I know this all sounds grand, maudlin-sentimental, even a hasty generalization, but I lived it for forty-two years. For me it’s Truth. We do what we love. Of course we do. I love literature, sharing poetry and fiction, literary nonfiction, with others who love it as well, or come to love it. Poetry, all this term implies, is people–wonderfully complex, paradoxical. Liberal Arts university people are not what my 1960s generation labeled rubber stamps. A liberal arts education offers the human experience–that which makes us human.

For Sonny, it’s jazz piano. “‘I want to play jazz'” (120) he tells his older brother who then asks how Sonny can make his living (121) as a jazz pianist. Sonny tries to explain: “‘But what I don’t seem to be able to make you understand is that it’s the only thing I want to do. . . . I think people ought to do what they want to do, what else are they alive for?'” (121-22). A few years later, Sonny invites his brother to come hear him perform with a jazz quartet at a club in Harlem. Sonny tries again to convey his need for creative expression, for getting out “‘that storm inside. You can’t talk it and you can’t make love with it, and when you finally try to get with it and play it, you realize nobody‘s listening. So you’ve got to listen. You got to find a way to listen'” (133).

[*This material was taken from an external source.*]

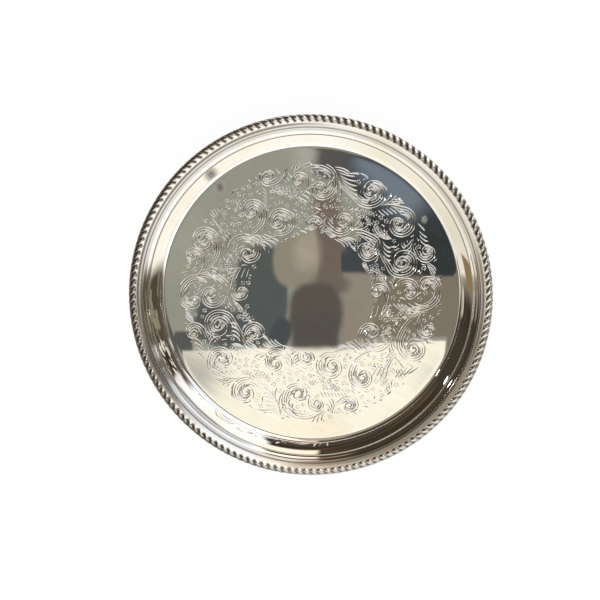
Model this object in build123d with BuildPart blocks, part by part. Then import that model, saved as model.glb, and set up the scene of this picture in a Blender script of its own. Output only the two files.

For me, the faculty of a liberal arts university offer students an empathetic ear, listening for that creative storm straining to burst forth, proclaim light against darkness. It’s not easy in the world to find those who can, or will, listen. As Sonny’s brother watches Sonny pour himself body and soul into the piano, his brother begins to understand:

All I know about music is that not many people ever really hear it. And even then, on the rare occasions when something opens within, and the music enters, what we mainly hear, or hear corroborated, are personal, private, vanishing evocations. But the man who creates the music is hearing something else, is dealing with the roar rising from the void and imposing order on it as it hits the air. What is evoked in him, then, is of another order, more terrible because it has no words, and triumphant, too, for that same reason. And his triumph, when he triumphs, is ours. (137)
Sharing my love of literature with students is how I have tried to do what Sonny offers through his music–“find new ways to make us listen. For, while the tale of how we suffer, and how we are delighted, and how we may triumph is never new, it always must be heard. There isn’t any other tale to tell” (139).
Bart Giamatti says it this way: “the goal of the [liberal arts] enterprise is not growth or market share but intellectual excellence; not profit or proprietary rights but the free good of knowledge; not efficiency of operation but equity of treatment; not increased productivity in economic terms but increased intensity of thinking about who we are and how we live and about the world around us” (36).
Yes to Giamatti. Yes to James Baldwin. Yes to the liberal arts university, its faculty, staff, and students. We are all performing artists.
Works Cited
Baldwin, James. “Sonny’s Blues.” Going to Meet the Man: (stories), by James Baldwin, Vintage International, 1995, pp.101-41.
Giamatti, A. Bartlett. A Free And Ordered Space: The Real World of the University. W. W. Norton & Company, 1988.